* Begin *
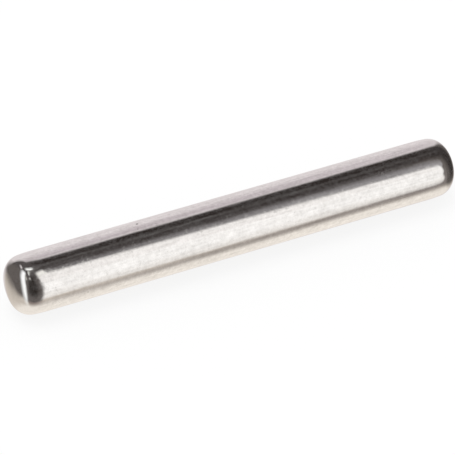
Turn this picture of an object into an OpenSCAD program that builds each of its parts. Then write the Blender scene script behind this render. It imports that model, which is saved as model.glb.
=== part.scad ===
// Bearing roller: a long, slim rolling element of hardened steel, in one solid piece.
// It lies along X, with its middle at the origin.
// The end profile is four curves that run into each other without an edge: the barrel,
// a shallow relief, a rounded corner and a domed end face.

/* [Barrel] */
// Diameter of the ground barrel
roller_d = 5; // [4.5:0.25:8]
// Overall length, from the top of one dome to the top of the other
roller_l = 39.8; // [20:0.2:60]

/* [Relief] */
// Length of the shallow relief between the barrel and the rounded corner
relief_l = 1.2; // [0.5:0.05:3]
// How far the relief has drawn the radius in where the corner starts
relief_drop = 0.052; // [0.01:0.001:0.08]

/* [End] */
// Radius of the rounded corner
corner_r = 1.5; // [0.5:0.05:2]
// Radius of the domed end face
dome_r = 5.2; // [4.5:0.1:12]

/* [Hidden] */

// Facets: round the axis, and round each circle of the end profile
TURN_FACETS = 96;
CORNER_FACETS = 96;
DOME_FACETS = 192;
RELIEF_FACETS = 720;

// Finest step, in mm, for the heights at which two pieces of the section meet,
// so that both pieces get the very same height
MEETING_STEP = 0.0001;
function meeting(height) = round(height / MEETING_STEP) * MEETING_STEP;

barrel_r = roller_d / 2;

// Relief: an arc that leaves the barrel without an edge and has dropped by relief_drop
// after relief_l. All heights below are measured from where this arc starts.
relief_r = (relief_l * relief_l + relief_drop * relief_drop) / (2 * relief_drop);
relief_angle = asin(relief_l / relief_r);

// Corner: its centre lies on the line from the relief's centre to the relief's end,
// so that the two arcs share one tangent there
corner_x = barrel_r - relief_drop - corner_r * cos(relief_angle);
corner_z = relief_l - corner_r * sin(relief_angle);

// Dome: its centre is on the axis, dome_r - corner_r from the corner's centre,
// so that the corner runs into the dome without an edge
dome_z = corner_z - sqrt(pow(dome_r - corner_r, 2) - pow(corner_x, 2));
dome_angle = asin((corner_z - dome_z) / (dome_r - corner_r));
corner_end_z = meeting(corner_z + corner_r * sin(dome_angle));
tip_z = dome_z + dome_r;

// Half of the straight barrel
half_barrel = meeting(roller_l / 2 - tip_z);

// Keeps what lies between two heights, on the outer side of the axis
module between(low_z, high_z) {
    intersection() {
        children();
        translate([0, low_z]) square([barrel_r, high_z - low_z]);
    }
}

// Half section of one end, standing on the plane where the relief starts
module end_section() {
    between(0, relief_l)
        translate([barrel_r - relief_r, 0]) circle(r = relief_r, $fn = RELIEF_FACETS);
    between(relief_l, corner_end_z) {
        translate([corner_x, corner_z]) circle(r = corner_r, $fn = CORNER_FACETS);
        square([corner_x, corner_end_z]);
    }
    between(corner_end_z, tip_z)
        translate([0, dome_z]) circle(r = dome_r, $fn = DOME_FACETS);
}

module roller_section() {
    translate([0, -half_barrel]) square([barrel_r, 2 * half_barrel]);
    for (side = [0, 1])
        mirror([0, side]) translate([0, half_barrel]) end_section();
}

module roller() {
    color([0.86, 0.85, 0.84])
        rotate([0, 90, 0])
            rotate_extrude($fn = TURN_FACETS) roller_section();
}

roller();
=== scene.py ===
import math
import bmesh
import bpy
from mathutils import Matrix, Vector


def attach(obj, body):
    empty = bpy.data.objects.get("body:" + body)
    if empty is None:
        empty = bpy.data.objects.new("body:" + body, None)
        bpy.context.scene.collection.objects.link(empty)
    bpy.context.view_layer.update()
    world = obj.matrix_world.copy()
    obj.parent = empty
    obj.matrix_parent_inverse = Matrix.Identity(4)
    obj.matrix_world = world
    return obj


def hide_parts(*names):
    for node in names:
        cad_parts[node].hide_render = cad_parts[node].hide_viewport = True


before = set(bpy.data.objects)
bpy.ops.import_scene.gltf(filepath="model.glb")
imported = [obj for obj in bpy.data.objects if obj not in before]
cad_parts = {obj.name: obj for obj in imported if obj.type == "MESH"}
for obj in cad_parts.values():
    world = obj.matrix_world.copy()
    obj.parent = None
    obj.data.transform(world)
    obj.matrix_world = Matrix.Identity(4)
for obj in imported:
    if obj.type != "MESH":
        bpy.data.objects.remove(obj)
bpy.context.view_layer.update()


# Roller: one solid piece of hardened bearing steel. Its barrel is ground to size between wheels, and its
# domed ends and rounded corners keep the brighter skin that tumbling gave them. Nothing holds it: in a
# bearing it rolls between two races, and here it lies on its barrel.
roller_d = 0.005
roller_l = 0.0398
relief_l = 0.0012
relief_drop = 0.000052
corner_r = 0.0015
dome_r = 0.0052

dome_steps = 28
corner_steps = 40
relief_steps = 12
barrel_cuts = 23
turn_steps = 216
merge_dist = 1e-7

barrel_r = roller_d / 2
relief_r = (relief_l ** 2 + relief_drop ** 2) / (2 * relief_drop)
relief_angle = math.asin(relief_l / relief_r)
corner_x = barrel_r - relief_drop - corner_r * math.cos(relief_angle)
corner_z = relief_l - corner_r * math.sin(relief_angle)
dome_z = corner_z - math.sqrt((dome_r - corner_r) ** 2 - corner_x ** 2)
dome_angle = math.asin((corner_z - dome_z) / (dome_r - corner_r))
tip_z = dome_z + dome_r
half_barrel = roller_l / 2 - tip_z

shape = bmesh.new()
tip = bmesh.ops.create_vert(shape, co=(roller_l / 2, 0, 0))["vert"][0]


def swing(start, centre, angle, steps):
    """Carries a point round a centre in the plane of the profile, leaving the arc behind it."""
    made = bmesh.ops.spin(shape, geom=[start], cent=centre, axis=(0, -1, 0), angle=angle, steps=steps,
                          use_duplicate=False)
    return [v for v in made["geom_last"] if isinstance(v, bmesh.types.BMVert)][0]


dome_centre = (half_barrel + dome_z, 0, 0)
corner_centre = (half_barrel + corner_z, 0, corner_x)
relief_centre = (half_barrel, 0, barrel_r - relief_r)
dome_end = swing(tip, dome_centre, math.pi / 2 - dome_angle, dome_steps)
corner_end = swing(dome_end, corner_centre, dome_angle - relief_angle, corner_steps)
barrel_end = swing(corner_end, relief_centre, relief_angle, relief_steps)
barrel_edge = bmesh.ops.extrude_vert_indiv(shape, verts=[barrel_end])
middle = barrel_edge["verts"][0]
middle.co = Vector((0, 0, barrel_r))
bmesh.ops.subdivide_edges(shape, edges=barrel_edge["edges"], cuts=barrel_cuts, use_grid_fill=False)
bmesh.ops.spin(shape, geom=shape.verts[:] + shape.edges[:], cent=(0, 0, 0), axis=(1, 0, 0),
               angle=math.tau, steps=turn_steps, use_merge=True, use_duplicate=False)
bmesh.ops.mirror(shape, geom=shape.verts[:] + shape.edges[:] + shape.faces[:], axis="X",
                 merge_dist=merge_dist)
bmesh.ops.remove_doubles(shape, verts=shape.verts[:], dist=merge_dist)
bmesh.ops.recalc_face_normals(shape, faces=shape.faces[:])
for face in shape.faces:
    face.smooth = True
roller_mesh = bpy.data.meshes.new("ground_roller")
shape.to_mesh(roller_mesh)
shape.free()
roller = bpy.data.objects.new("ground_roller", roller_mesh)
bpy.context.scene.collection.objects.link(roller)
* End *
**INSTRUCTIONS TO FOLLOW:** Please quote the data above in full, with no line missing.

**CORRECT RESPONSE:**
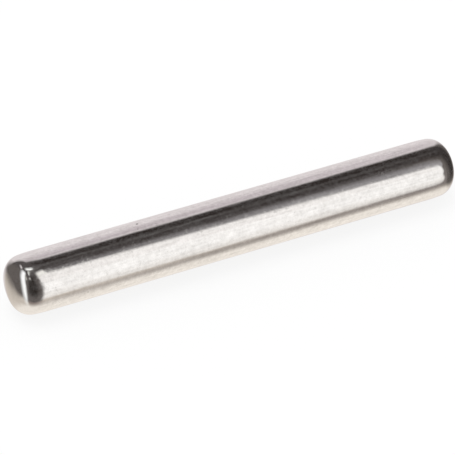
Turn this picture of an object into an OpenSCAD program that builds each of its parts. Then write the Blender scene script behind this render. It imports that model, which is saved as model.glb.
=== part.scad ===
// Bearing roller: a long, slim rolling element of hardened steel, in one solid piece.
// It lies along X, with its middle at the origin.
// The end profile is four curves that run into each other without an edge: the barrel,
// a shallow relief, a rounded corner and a domed end face.

/* [Barrel] */
// Diameter of the ground barrel
roller_d = 5; // [4.5:0.25:8]
// Overall length, from the top of one dome to the top of the other
roller_l = 39.8; // [20:0.2:60]

/* [Relief] */
// Length of the shallow relief between the barrel and the rounded corner
relief_l = 1.2; // [0.5:0.05:3]
// How far the relief has drawn the radius in where the corner starts
relief_drop = 0.052; // [0.01:0.001:0.08]

/* [End] */
// Radius of the rounded corner
corner_r = 1.5; // [0.5:0.05:2]
// Radius of the domed end face
dome_r = 5.2; // [4.5:0.1:12]

/* [Hidden] */

// Facets: round the axis, and round each circle of the end profile
TURN_FACETS = 96;
CORNER_FACETS = 96;
DOME_FACETS = 192;
RELIEF_FACETS = 720;

// Finest step, in mm, for the heights at which two pieces of the section meet,
// so that both pieces get the very same height
MEETING_STEP = 0.0001;
function meeting(height) = round(height / MEETING_STEP) * MEETING_STEP;

barrel_r = roller_d / 2;

// Relief: an arc that leaves the barrel without an edge and has dropped by relief_drop
// after relief_l. All heights below are measured from where this arc starts.
relief_r = (relief_l * relief_l + relief_drop * relief_drop) / (2 * relief_drop);
relief_angle = asin(relief_l / relief_r);

// Corner: its centre lies on the line from the relief's centre to the relief's end,
// so that the two arcs share one tangent there
corner_x = barrel_r - relief_drop - corner_r * cos(relief_angle);
corner_z = relief_l - corner_r * sin(relief_angle);

// Dome: its centre is on the axis, dome_r - corner_r from the corner's centre,
// so that the corner runs into the dome without an edge
dome_z = corner_z - sqrt(pow(dome_r - corner_r, 2) - pow(corner_x, 2));
dome_angle = asin((corner_z - dome_z) / (dome_r - corner_r));
corner_end_z = meeting(corner_z + corner_r * sin(dome_angle));
tip_z = dome_z + dome_r;

// Half of the straight barrel
half_barrel = meeting(roller_l / 2 - tip_z);

// Keeps what lies between two heights, on the outer side of the axis
module between(low_z, high_z) {
    intersection() {
        children();
        translate([0, low_z]) square([barrel_r, high_z - low_z]);
    }
}

// Half section of one end, standing on the plane where the relief starts
module end_section() {
    between(0, relief_l)
        translate([barrel_r - relief_r, 0]) circle(r = relief_r, $fn = RELIEF_FACETS);
    between(relief_l, corner_end_z) {
        translate([corner_x, corner_z]) circle(r = corner_r, $fn = CORNER_FACETS);
        square([corner_x, corner_end_z]);
    }
    between(corner_end_z, tip_z)
        translate([0, dome_z]) circle(r = dome_r, $fn = DOME_FACETS);
}

module roller_section() {
    translate([0, -half_barrel]) square([barrel_r, 2 * half_barrel]);
    for (side = [0, 1])
        mirror([0, side]) translate([0, half_barrel]) end_section();
}

module roller() {
    color([0.86, 0.85, 0.84])
        rotate([0, 90, 0])
            rotate_extrude($fn = TURN_FACETS) roller_section();
}

roller();
=== scene.py ===
import math
import bmesh
import bpy
from mathutils import Matrix, Vector


def attach(obj, body):
    empty = bpy.data.objects.get("body:" + body)
    if empty is None:
        empty = bpy.data.objects.new("body:" + body, None)
        bpy.context.scene.collection.objects.link(empty)
    bpy.context.view_layer.update()
    world = obj.matrix_world.copy()
    obj.parent = empty
    obj.matrix_parent_inverse = Matrix.Identity(4)
    obj.matrix_world = world
    return obj


def hide_parts(*names):
    for node in names:
        cad_parts[node].hide_render = cad_parts[node].hide_viewport = True


before = set(bpy.data.objects)
bpy.ops.import_scene.gltf(filepath="model.glb")
imported = [obj for obj in bpy.data.objects if obj not in before]
cad_parts = {obj.name: obj for obj in imported if obj.type == "MESH"}
for obj in cad_parts.values():
    world = obj.matrix_world.copy()
    obj.parent = None
    obj.data.transform(world)
    obj.matrix_world = Matrix.Identity(4)
for obj in imported:
    if obj.type != "MESH":
        bpy.data.objects.remove(obj)
bpy.context.view_layer.update()


# Roller: one solid piece of hardened bearing steel. Its barrel is ground to size between wheels, and its
# domed ends and rounded corners keep the brighter skin that tumbling gave them. Nothing holds it: in a
# bearing it rolls between two races, and here it lies on its barrel.
roller_d = 0.005
roller_l = 0.0398
relief_l = 0.0012
relief_drop = 0.000052
corner_r = 0.0015
dome_r = 0.0052

dome_steps = 28
corner_steps = 40
relief_steps = 12
barrel_cuts = 23
turn_steps = 216
merge_dist = 1e-7

barrel_r = roller_d / 2
relief_r = (relief_l ** 2 + relief_drop ** 2) / (2 * relief_drop)
relief_angle = math.asin(relief_l / relief_r)
corner_x = barrel_r - relief_drop - corner_r * math.cos(relief_angle)
corner_z = relief_l - corner_r * math.sin(relief_angle)
dome_z = corner_z - math.sqrt((dome_r - corner_r) ** 2 - corner_x ** 2)
dome_angle = math.asin((corner_z - dome_z) / (dome_r - corner_r))
tip_z = dome_z + dome_r
half_barrel = roller_l / 2 - tip_z

shape = bmesh.new()
tip = bmesh.ops.create_vert(shape, co=(roller_l / 2, 0, 0))["vert"][0]


def swing(start, centre, angle, steps):
    """Carries a point round a centre in the plane of the profile, leaving the arc behind it."""
    made = bmesh.ops.spin(shape, geom=[start], cent=centre, axis=(0, -1, 0), angle=angle, steps=steps,
                          use_duplicate=False)
    return [v for v in made["geom_last"] if isinstance(v, bmesh.types.BMVert)][0]


dome_centre = (half_barrel + dome_z, 0, 0)
corner_centre = (half_barrel + corner_z, 0, corner_x)
relief_centre = (half_barrel, 0, barrel_r - relief_r)
dome_end = swing(tip, dome_centre, math.pi / 2 - dome_angle, dome_steps)
corner_end = swing(dome_end, corner_centre, dome_angle - relief_angle, corner_steps)
barrel_end = swing(corner_end, relief_centre, relief_angle, relief_steps)
barrel_edge = bmesh.ops.extrude_vert_indiv(shape, verts=[barrel_end])
middle = barrel_edge["verts"][0]
middle.co = Vector((0, 0, barrel_r))
bmesh.ops.subdivide_edges(shape, edges=barrel_edge["edges"], cuts=barrel_cuts, use_grid_fill=False)
bmesh.ops.spin(shape, geom=shape.verts[:] + shape.edges[:], cent=(0, 0, 0), axis=(1, 0, 0),
               angle=math.tau, steps=turn_steps, use_merge=True, use_duplicate=False)
bmesh.ops.mirror(shape, geom=shape.verts[:] + shape.edges[:] + shape.faces[:], axis="X",
                 merge_dist=merge_dist)
bmesh.ops.remove_doubles(shape, verts=shape.verts[:], dist=merge_dist)
bmesh.ops.recalc_face_normals(shape, faces=shape.faces[:])
for face in shape.faces:
    face.smooth = True
roller_mesh = bpy.data.meshes.new("ground_roller")
shape.to_mesh(roller_mesh)
shape.free()
roller = bpy.data.objects.new("ground_roller", roller_mesh)
bpy.context.scene.collection.objects.link(roller)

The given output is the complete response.